#### INFORMATION SHOWN ####
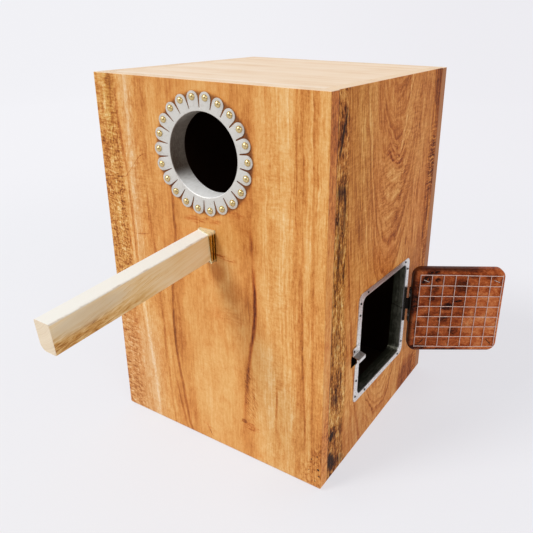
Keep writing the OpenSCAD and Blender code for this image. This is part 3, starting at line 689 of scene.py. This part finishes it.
nail_d, nail_h, arc_steps = 0.0095, 0.0036, 9
ball_r = (nail_d ** 2 / 4 + nail_h ** 2) / (2 * nail_h)
half_turn = math.acos((ball_r - nail_h) / ball_r)
profile = [(0, 0, 0), (nail_d / 2 - 0.0002, 0, 0)]
for step in range(arc_steps):
    angle = half_turn * (1 - step / arc_steps)
    height = nail_h - ball_r + ball_r * math.cos(angle)
    profile.append((ball_r * math.sin(angle), 0, height if step else 0.0001))
profile.append((0, 0, nail_h))
form = bmesh.new()
for nail in nail_places:
    head = bmesh.new()
    revolve(head, profile, 28)
    tilt = (Matrix.Rotation(random.uniform(-0.05, 0.05), 4, "X")
            @ Matrix.Rotation(random.uniform(-0.05, 0.05), 4, "Y"))
    squash = Matrix.Diagonal((1, random.uniform(0.95, 1.0), 1, 1))
    on_tab = Matrix.Translation(nail + Vector((0, 0, sheet)))
    bmesh.ops.transform(head, matrix=on_tab @ tilt @ squash, verts=head.verts)
    join(form, head)
deliver(form, at_entrance, "collar_nail_heads", gilt, "box", "collar_nails")

# ---------------------------------------------------------------- perch
# A bar of pale softwood, planed, with one lower edge worn round. Its grain runs along it and
# slopes out through its side; the sawn end shows the rings.
perch_x, perch_z, perch_length = 3.5, 337, 253.5
droop, lean = math.radians(5.25), math.radians(1.35)  # downwards and to the left as it runs out
softwood, shader, x, y, z = finish("perch_timber", Roughness=0.55, Specular_IOR_Level=0.3)
out = -(y + half_box)
rise = z - perch_z + out * math.tan(droop)
aside = x - perch_x + out * math.tan(lean)
wander = noise(out / 90, rise / 14, aside / 14, 3) - 0.5
slope = rise + (out - 120) * 0.10 + wander * 9
fibre = noise(out / 34, slope / 0.7, aside / 0.7, 4, 0.65)
streak = noise(out / 150, slope / 3.6, aside / 4, 4, 0.6)
cloud = noise(out / 50, rise / 20, 2.0, 3)
low_outer = out.step(70, 220) * (rise - (out - 200) * 0.03).step(9, -12) * aside.step(6, 11)
figure = noise(out / 16, slope / 2.6, 5.0, 4, 0.62, 0.8)
end_face = (out * 0.9955 - (x - perch_x) * 0.0235 - (z - perch_z) * 0.0915).step(
    perch_length - 0.7, perch_length - 0.2)
from_heart = ((aside + 30) ** 2 + (rise - 50) ** 2) ** 0.5
end_rings = noise(from_heart / 1.6, 0.2, 0.1, 2)
scraped = noise(out / 24, (rise + out * 0.22) / 1.5, 7.0, 3, 0.6, 0.5)
scrape = scraped.step(0.56, 0.68) * blot(out, rise, 160, 2, 95, 17) * aside.step(9, 12)
tone = (0.605 + streak.swing(0.46) + fibre.swing(0.34) + cloud.swing(0.44) - scrape * 0.22
        - low_outer * (0.29 + (figure - 0.45) * 1.4))
colour = tone.tint((0.0, 146, 88, 30), (0.22, 198, 142, 68), (0.42, 224, 184, 120),
                   (0.6, 236, 208, 160), (0.8, 242, 224, 190), (1.0, 248, 236, 214))
# The top face is painted near white, as the light that falls on it from above
colour = (rise.step(17.2, 19) * 0.93).mix(colour, rgb(244, 243, 236))
grey = blot(out, rise, 205, 6, 70, 15) * aside.step(6, 11) * 0.5
colour = grey.mix(colour, rgb(204, 188, 162))
colour = (end_face * 0.95).mix(colour, (0.55 + end_rings.swing(0.6) + fibre.swing(0.3)).tint(
    (0.2, 208, 182, 146), (0.6, 234, 216, 188), (1.0, 245, 233, 212)))
edge_dirt = ((rise.near(19, 1.1) + rise.near(-19, 1.6)) * aside.step(9, 12.2)
             * noise(out / 14, 0.5, 0.5, 3).step(0.4, 0.7))
colour = (edge_dirt * 0.6).clamp().mix(colour, rgb(176, 132, 80))
colour.coat(shader, 0.62 - tone * 0.14,
            fibre * 0.6 + streak * 0.4 + figure * low_outer * 0.4, 0.00022)
wear(softwood, "perch")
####
Write the material out again in its entirety, exactly as shown.

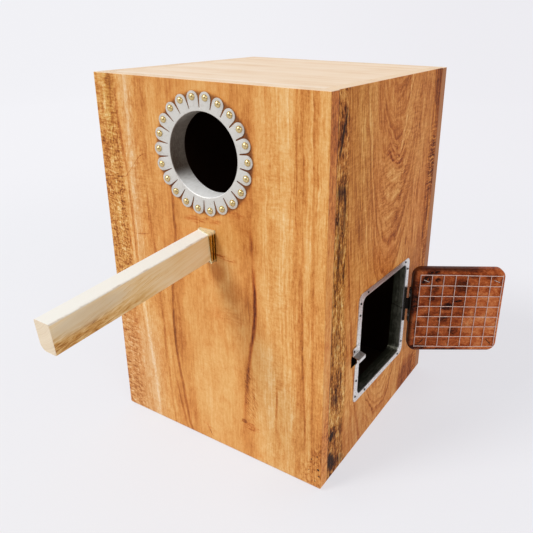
Keep writing the OpenSCAD and Blender code for this image. This is part 3, starting at line 689 of scene.py. This part finishes it.
nail_d, nail_h, arc_steps = 0.0095, 0.0036, 9
ball_r = (nail_d ** 2 / 4 + nail_h ** 2) / (2 * nail_h)
half_turn = math.acos((ball_r - nail_h) / ball_r)
profile = [(0, 0, 0), (nail_d / 2 - 0.0002, 0, 0)]
for step in range(arc_steps):
    angle = half_turn * (1 - step / arc_steps)
    height = nail_h - ball_r + ball_r * math.cos(angle)
    profile.append((ball_r * math.sin(angle), 0, height if step else 0.0001))
profile.append((0, 0, nail_h))
form = bmesh.new()
for nail in nail_places:
    head = bmesh.new()
    revolve(head, profile, 28)
    tilt = (Matrix.Rotation(random.uniform(-0.05, 0.05), 4, "X")
            @ Matrix.Rotation(random.uniform(-0.05, 0.05), 4, "Y"))
    squash = Matrix.Diagonal((1, random.uniform(0.95, 1.0), 1, 1))
    on_tab = Matrix.Translation(nail + Vector((0, 0, sheet)))
    bmesh.ops.transform(head, matrix=on_tab @ tilt @ squash, verts=head.verts)
    join(form, head)
deliver(form, at_entrance, "collar_nail_heads", gilt, "box", "collar_nails")

# ---------------------------------------------------------------- perch
# A bar of pale softwood, planed, with one lower edge worn round. Its grain runs along it and
# slopes out through its side; the sawn end shows the rings.
perch_x, perch_z, perch_length = 3.5, 337, 253.5
droop, lean = math.radians(5.25), math.radians(1.35)  # downwards and to the left as it runs out
softwood, shader, x, y, z = finish("perch_timber", Roughness=0.55, Specular_IOR_Level=0.3)
out = -(y + half_box)
rise = z - perch_z + out * math.tan(droop)
aside = x - perch_x + out * math.tan(lean)
wander = noise(out / 90, rise / 14, aside / 14, 3) - 0.5
slope = rise + (out - 120) * 0.10 + wander * 9
fibre = noise(out / 34, slope / 0.7, aside / 0.7, 4, 0.65)
streak = noise(out / 150, slope / 3.6, aside / 4, 4, 0.6)
cloud = noise(out / 50, rise / 20, 2.0, 3)
low_outer = out.step(70, 220) * (rise - (out - 200) * 0.03).step(9, -12) * aside.step(6, 11)
figure = noise(out / 16, slope / 2.6, 5.0, 4, 0.62, 0.8)
end_face = (out * 0.9955 - (x - perch_x) * 0.0235 - (z - perch_z) * 0.0915).step(
    perch_length - 0.7, perch_length - 0.2)
from_heart = ((aside + 30) ** 2 + (rise - 50) ** 2) ** 0.5
end_rings = noise(from_heart / 1.6, 0.2, 0.1, 2)
scraped = noise(out / 24, (rise + out * 0.22) / 1.5, 7.0, 3, 0.6, 0.5)
scrape = scraped.step(0.56, 0.68) * blot(out, rise, 160, 2, 95, 17) * aside.step(9, 12)
tone = (0.605 + streak.swing(0.46) + fibre.swing(0.34) + cloud.swing(0.44) - scrape * 0.22
        - low_outer * (0.29 + (figure - 0.45) * 1.4))
colour = tone.tint((0.0, 146, 88, 30), (0.22, 198, 142, 68), (0.42, 224, 184, 120),
                   (0.6, 236, 208, 160), (0.8, 242, 224, 190), (1.0, 248, 236, 214))
# The top face is painted near white, as the light that falls on it from above
colour = (rise.step(17.2, 19) * 0.93).mix(colour, rgb(244, 243, 236))
grey = blot(out, rise, 205, 6, 70, 15) * aside.step(6, 11) * 0.5
colour = grey.mix(colour, rgb(204, 188, 162))
colour = (end_face * 0.95).mix(colour, (0.55 + end_rings.swing(0.6) + fibre.swing(0.3)).tint(
    (0.2, 208, 182, 146), (0.6, 234, 216, 188), (1.0, 245, 233, 212)))
edge_dirt = ((rise.near(19, 1.1) + rise.near(-19, 1.6)) * aside.step(9, 12.2)
             * noise(out / 14, 0.5, 0.5, 3).step(0.4, 0.7))
colour = (edge_dirt * 0.6).clamp().mix(colour, rgb(176, 132, 80))
colour.coat(shader, 0.62 - tone * 0.14,
            fibre * 0.6 + streak * 0.4 + figure * low_outer * 0.4, 0.00022)
wear(softwood, "perch")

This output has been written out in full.